# Given request
Begin at the line that contains "const rock = new", stop after the line that contains "record = json.load(file)", and reproduce only that span, unaltered.

# Provided data

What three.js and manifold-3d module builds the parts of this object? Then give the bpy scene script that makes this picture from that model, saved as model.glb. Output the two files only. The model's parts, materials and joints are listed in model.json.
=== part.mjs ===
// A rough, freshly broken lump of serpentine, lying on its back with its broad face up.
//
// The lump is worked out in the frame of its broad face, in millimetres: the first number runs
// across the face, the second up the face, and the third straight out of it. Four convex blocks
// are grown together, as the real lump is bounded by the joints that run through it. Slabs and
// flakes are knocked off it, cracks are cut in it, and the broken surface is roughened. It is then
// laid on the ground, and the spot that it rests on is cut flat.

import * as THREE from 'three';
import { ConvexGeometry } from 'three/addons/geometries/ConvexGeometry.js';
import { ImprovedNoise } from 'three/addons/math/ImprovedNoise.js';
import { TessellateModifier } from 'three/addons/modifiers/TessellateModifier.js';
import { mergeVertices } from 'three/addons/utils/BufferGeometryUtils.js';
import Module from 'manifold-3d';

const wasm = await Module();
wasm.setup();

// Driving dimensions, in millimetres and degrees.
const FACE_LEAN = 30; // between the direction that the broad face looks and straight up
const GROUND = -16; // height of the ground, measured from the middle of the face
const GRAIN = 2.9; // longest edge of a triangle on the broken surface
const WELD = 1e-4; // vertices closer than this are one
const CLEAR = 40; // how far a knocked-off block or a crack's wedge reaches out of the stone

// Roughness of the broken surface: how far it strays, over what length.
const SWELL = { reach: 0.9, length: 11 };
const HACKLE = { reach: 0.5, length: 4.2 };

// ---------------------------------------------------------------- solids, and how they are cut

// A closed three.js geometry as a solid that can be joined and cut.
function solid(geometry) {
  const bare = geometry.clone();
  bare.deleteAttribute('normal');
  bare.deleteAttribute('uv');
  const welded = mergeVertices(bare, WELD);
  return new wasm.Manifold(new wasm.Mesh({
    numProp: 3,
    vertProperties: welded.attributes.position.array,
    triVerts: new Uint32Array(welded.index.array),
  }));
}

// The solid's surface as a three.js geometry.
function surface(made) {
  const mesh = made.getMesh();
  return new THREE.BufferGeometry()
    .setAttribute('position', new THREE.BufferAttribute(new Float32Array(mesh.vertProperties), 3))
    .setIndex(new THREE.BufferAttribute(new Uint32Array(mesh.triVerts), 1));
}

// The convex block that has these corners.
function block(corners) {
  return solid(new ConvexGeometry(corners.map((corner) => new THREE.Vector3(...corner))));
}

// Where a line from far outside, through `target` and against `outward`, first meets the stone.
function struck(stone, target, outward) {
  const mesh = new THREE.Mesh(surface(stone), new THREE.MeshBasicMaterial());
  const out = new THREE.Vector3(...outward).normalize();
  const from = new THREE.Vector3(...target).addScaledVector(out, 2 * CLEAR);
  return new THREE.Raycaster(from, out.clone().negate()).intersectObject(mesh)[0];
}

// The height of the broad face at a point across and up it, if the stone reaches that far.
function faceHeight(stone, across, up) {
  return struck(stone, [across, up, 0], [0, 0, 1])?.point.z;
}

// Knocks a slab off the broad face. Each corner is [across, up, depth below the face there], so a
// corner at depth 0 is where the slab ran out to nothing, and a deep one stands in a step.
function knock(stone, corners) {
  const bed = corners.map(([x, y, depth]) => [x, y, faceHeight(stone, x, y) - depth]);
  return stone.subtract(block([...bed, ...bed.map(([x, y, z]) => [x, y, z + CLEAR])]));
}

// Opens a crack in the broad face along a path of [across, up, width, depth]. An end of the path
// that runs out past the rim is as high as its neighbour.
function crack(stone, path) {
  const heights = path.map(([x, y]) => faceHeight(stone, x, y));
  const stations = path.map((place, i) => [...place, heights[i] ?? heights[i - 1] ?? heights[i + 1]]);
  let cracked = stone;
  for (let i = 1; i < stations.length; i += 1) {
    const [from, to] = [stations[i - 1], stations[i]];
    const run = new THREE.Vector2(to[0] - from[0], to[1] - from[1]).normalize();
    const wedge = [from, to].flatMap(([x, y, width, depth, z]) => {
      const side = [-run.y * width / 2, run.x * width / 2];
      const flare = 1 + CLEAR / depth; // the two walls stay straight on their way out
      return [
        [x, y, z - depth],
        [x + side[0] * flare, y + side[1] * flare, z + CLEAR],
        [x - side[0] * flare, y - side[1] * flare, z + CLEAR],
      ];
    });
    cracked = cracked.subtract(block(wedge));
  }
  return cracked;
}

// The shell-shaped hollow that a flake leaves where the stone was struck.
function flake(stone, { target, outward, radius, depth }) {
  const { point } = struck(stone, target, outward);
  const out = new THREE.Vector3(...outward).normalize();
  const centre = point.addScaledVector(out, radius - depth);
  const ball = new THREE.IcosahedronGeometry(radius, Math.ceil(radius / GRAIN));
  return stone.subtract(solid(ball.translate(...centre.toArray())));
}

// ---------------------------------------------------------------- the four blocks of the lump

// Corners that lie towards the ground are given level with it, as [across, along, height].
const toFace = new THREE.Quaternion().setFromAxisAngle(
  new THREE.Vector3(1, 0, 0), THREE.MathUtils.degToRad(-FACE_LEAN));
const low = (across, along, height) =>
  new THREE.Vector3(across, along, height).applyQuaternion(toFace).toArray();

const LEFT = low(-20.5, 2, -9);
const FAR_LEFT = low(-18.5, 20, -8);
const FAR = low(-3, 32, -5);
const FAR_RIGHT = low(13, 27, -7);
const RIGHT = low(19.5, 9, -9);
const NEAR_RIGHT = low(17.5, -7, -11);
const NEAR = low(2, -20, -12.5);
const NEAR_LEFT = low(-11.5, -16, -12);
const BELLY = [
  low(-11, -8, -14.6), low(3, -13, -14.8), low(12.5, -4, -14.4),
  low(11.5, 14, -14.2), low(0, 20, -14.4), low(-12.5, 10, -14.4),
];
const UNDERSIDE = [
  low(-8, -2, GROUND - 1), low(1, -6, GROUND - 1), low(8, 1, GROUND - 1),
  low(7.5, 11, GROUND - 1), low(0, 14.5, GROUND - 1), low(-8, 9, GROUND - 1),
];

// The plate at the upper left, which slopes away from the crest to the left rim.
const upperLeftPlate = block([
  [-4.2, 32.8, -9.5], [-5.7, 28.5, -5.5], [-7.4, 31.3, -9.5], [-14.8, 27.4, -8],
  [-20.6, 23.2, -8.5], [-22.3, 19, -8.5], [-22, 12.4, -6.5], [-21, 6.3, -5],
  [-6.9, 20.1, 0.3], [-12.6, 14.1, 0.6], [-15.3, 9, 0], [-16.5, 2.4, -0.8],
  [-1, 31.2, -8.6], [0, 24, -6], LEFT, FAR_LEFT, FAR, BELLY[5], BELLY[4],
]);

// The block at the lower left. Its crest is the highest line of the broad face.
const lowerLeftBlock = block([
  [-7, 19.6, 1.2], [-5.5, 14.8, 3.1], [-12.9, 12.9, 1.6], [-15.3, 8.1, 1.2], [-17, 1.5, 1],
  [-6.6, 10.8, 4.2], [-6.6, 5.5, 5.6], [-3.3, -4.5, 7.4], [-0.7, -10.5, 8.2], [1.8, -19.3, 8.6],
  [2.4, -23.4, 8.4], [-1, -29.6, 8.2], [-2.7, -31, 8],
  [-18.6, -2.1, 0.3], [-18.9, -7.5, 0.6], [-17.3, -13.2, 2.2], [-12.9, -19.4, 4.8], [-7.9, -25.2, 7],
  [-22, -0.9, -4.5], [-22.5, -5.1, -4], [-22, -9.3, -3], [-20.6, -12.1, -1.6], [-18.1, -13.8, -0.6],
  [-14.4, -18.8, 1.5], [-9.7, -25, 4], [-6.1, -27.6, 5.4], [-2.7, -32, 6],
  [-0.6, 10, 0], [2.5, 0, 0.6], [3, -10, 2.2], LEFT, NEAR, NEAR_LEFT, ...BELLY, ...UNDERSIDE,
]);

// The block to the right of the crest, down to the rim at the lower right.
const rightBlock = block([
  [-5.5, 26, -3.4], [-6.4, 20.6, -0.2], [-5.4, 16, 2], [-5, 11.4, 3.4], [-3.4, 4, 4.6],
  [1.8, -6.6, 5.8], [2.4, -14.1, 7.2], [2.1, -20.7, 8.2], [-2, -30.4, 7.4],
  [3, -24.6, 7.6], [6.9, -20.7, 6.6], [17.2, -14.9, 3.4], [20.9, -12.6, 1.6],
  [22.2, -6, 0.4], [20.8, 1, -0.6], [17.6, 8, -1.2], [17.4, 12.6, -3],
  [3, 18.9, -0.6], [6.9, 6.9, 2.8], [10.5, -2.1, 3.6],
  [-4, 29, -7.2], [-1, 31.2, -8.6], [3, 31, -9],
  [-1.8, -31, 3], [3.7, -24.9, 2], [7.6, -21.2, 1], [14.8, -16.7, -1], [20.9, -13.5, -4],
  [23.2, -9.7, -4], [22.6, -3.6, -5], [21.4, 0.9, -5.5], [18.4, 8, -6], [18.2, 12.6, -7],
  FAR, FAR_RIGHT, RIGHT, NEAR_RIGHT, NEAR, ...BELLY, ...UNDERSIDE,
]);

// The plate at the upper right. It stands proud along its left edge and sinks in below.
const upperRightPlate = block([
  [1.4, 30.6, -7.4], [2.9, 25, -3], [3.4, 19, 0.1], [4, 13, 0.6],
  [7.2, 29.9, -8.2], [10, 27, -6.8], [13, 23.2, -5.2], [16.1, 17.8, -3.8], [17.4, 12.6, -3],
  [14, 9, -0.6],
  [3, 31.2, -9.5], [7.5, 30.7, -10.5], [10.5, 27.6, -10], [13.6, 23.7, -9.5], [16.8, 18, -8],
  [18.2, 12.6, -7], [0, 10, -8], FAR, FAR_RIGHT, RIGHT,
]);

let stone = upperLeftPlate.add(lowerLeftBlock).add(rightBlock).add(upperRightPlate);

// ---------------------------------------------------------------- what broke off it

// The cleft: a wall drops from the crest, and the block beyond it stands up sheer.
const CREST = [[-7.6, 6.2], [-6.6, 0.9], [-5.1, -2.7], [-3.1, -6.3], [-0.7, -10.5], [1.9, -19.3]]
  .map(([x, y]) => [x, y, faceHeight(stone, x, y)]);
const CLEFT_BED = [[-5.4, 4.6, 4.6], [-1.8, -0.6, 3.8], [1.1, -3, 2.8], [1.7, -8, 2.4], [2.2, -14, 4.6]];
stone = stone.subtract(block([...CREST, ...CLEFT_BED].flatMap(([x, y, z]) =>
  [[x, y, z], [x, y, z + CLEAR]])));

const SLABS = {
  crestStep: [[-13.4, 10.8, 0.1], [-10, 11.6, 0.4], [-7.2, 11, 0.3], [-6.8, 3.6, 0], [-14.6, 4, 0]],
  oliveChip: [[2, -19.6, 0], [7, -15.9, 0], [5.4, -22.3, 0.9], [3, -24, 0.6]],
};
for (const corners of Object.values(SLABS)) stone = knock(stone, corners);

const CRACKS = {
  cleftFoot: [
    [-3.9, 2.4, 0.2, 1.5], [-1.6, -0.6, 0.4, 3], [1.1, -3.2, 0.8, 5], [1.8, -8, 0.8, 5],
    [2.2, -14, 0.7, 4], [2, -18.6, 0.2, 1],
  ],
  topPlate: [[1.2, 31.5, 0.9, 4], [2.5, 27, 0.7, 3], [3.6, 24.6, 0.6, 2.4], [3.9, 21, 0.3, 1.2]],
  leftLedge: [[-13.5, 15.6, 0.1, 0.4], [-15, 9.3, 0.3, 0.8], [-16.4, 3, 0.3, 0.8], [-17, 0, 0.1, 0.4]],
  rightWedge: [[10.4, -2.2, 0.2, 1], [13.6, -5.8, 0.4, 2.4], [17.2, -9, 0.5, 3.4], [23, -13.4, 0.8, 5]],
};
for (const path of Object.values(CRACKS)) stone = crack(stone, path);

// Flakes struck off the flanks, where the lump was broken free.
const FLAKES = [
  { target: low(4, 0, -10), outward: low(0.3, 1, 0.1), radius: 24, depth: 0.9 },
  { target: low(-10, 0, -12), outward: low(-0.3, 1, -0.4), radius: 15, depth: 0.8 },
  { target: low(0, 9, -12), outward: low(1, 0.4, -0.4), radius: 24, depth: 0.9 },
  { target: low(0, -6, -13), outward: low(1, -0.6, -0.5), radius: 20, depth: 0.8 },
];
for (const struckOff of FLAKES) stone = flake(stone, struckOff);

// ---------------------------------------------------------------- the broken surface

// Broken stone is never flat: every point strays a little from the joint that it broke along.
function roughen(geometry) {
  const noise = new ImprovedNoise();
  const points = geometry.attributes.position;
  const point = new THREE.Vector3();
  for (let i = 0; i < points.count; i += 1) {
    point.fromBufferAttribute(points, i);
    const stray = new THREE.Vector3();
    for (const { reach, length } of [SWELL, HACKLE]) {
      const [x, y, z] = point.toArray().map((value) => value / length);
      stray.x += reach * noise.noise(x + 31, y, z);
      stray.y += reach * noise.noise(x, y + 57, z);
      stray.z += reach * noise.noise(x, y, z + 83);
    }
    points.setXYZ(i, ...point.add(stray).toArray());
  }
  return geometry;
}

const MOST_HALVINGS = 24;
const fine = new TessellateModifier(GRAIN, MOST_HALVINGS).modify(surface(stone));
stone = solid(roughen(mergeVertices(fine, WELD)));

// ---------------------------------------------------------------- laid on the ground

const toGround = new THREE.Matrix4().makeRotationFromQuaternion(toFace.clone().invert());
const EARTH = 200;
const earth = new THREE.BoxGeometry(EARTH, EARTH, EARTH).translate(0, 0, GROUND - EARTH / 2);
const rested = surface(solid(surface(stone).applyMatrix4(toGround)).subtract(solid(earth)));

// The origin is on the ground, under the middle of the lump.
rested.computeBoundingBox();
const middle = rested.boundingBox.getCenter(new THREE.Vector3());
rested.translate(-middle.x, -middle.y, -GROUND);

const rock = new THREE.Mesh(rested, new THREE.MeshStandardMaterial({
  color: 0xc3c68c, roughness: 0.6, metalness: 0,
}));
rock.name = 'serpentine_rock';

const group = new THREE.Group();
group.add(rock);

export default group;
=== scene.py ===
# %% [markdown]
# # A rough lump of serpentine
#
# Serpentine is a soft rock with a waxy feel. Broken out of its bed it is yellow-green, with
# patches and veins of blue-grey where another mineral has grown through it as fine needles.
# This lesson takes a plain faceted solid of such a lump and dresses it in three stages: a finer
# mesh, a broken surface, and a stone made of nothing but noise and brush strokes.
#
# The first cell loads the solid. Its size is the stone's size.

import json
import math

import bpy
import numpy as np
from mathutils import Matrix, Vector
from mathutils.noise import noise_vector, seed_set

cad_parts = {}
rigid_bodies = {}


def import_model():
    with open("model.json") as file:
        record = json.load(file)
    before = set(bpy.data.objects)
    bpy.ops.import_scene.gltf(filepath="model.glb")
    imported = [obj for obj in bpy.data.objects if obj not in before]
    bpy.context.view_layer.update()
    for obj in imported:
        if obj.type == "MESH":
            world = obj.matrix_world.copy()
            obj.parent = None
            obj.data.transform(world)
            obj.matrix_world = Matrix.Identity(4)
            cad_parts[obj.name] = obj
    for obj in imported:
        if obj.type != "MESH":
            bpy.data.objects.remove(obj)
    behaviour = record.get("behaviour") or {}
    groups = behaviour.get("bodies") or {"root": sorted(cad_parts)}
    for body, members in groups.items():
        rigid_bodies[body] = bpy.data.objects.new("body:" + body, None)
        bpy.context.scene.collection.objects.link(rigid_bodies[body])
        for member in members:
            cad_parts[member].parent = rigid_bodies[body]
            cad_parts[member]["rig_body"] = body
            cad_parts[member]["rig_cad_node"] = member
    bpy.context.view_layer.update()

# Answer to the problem
const rock = new THREE.Mesh(rested, new THREE.MeshStandardMaterial({
  color: 0xc3c68c, roughness: 0.6, metalness: 0,
}));
rock.name = 'serpentine_rock';

const group = new THREE.Group();
group.add(rock);

export default group;
=== scene.py ===
# %% [markdown]
# # A rough lump of serpentine
#
# Serpentine is a soft rock with a waxy feel. Broken out of its bed it is yellow-green, with
# patches and veins of blue-grey where another mineral has grown through it as fine needles.
# This lesson takes a plain faceted solid of such a lump and dresses it in three stages: a finer
# mesh, a broken surface, and a stone made of nothing but noise and brush strokes.
#
# The first cell loads the solid. Its size is the stone's size.

import json
import math

import bpy
import numpy as np
from mathutils import Matrix, Vector
from mathutils.noise import noise_vector, seed_set

cad_parts = {}
rigid_bodies = {}


def import_model():
    with open("model.json") as file:
        record = json.load(file)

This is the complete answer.